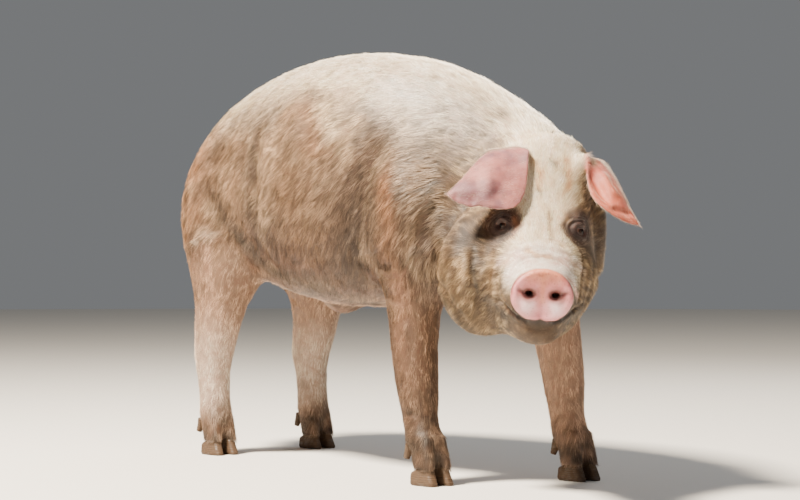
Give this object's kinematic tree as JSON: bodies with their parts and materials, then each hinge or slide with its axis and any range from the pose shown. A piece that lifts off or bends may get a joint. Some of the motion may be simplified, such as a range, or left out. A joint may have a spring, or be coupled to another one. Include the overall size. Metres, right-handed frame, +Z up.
{
  "type": "domestic pig",
  "caption": "Still, life-size model of a white domestic pig with forward-flopping ears, standing on its cloven feet with its head turned to its right.",
  "frame": {"origin": "on the floor, under the middle of the pig's bounding box", "axes": "+X along the body from tail to head, +Y towards the pig's left side, +Z up"},
  "size_m": [1.4798, 0.4644, 0.8565],
  "materials": {
    "skin": "matt, pale bristles over pink skin",
    "leg_skin": "matt, short bristles and dried mud",
    "ear_skin": "satin, thinly haired pink skin",
    "eye": "wet gloss",
    "hoof_horn": "worn horn with dried mud"
  },
  "bodies": {
    "root": {"head": "skin", "neck": "skin", "torso": "skin", "tail": "skin", "ear_left": "ear_skin", "ear_right": "ear_skin", "eye_left": "eye", "eye_right": "eye", "foreleg_left": "leg_skin", "foreleg_right": "leg_skin", "hindleg_left": "leg_skin", "hindleg_right": "leg_skin", "foreclaw_left_outer": "hoof_horn", "foreclaw_left_inner": "hoof_horn", "foreclaw_right_outer": "hoof_horn", "foreclaw_right_inner": "hoof_horn", "hindclaw_left_outer": "hoof_horn", "hindclaw_left_inner": "hoof_horn", "hindclaw_right_outer": "hoof_horn", "hindclaw_right_inner": "hoof_horn", "foredewclaw_left_outer": "hoof_horn", "foredewclaw_left_inner": "hoof_horn", "foredewclaw_right_outer": "hoof_horn", "foredewclaw_right_inner": "hoof_horn", "hinddewclaw_left_outer": "hoof_horn", "hinddewclaw_left_inner": "hoof_horn", "hinddewclaw_right_outer": "hoof_horn", "hinddewclaw_right_inner": "hoof_horn"}
  },
  "joints": []
}
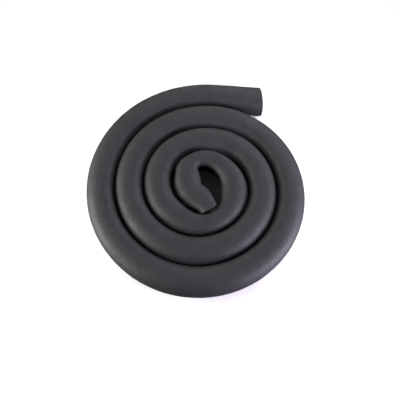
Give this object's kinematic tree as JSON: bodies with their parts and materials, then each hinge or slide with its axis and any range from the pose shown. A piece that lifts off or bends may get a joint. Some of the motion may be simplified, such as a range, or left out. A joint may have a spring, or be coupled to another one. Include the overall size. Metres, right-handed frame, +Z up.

◆ **What you will do**:
Repeat every record, exactly as written.

◆ **Written answer**:
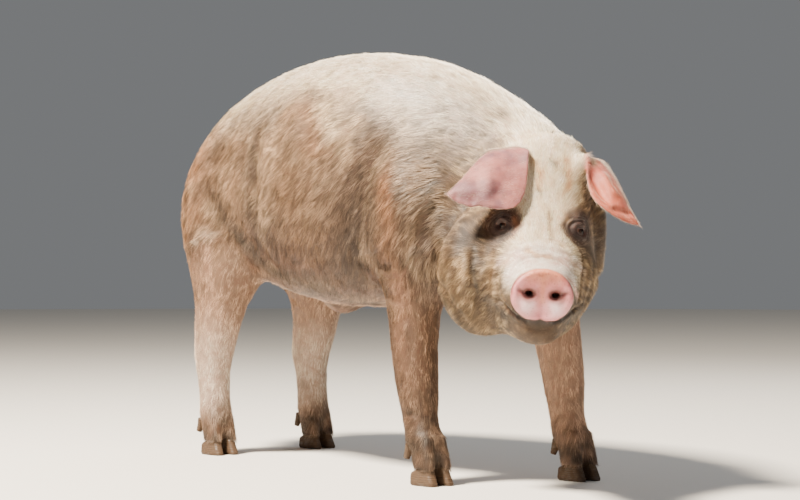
Give this object's kinematic tree as JSON: bodies with their parts and materials, then each hinge or slide with its axis and any range from the pose shown. A piece that lifts off or bends may get a joint. Some of the motion may be simplified, such as a range, or left out. A joint may have a spring, or be coupled to another one. Include the overall size. Metres, right-handed frame, +Z up.
{
  "type": "domestic pig",
  "caption": "Still, life-size model of a white domestic pig with forward-flopping ears, standing on its cloven feet with its head turned to its right.",
  "frame": {"origin": "on the floor, under the middle of the pig's bounding box", "axes": "+X along the body from tail to head, +Y towards the pig's left side, +Z up"},
  "size_m": [1.4798, 0.4644, 0.8565],
  "materials": {
    "skin": "matt, pale bristles over pink skin",
    "leg_skin": "matt, short bristles and dried mud",
    "ear_skin": "satin, thinly haired pink skin",
    "eye": "wet gloss",
    "hoof_horn": "worn horn with dried mud"
  },
  "bodies": {
    "root": {"head": "skin", "neck": "skin", "torso": "skin", "tail": "skin", "ear_left": "ear_skin", "ear_right": "ear_skin", "eye_left": "eye", "eye_right": "eye", "foreleg_left": "leg_skin", "foreleg_right": "leg_skin", "hindleg_left": "leg_skin", "hindleg_right": "leg_skin", "foreclaw_left_outer": "hoof_horn", "foreclaw_left_inner": "hoof_horn", "foreclaw_right_outer": "hoof_horn", "foreclaw_right_inner": "hoof_horn", "hindclaw_left_outer": "hoof_horn", "hindclaw_left_inner": "hoof_horn", "hindclaw_right_outer": "hoof_horn", "hindclaw_right_inner": "hoof_horn", "foredewclaw_left_outer": "hoof_horn", "foredewclaw_left_inner": "hoof_horn", "foredewclaw_right_outer": "hoof_horn", "foredewclaw_right_inner": "hoof_horn", "hinddewclaw_left_outer": "hoof_horn", "hinddewclaw_left_inner": "hoof_horn", "hinddewclaw_right_outer": "hoof_horn", "hinddewclaw_right_inner": "hoof_horn"}
  },
  "joints": []
}
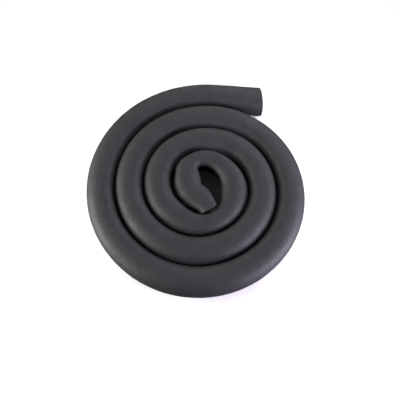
Give this object's kinematic tree as JSON: bodies with their parts and materials, then each hinge or slide with its axis and any range from the pose shown. A piece that lifts off or bends may get a joint. Some of the motion may be simplified, such as a range, or left out. A joint may have a spring, or be coupled to another one. Include the overall size. Metres, right-handed frame, +Z up.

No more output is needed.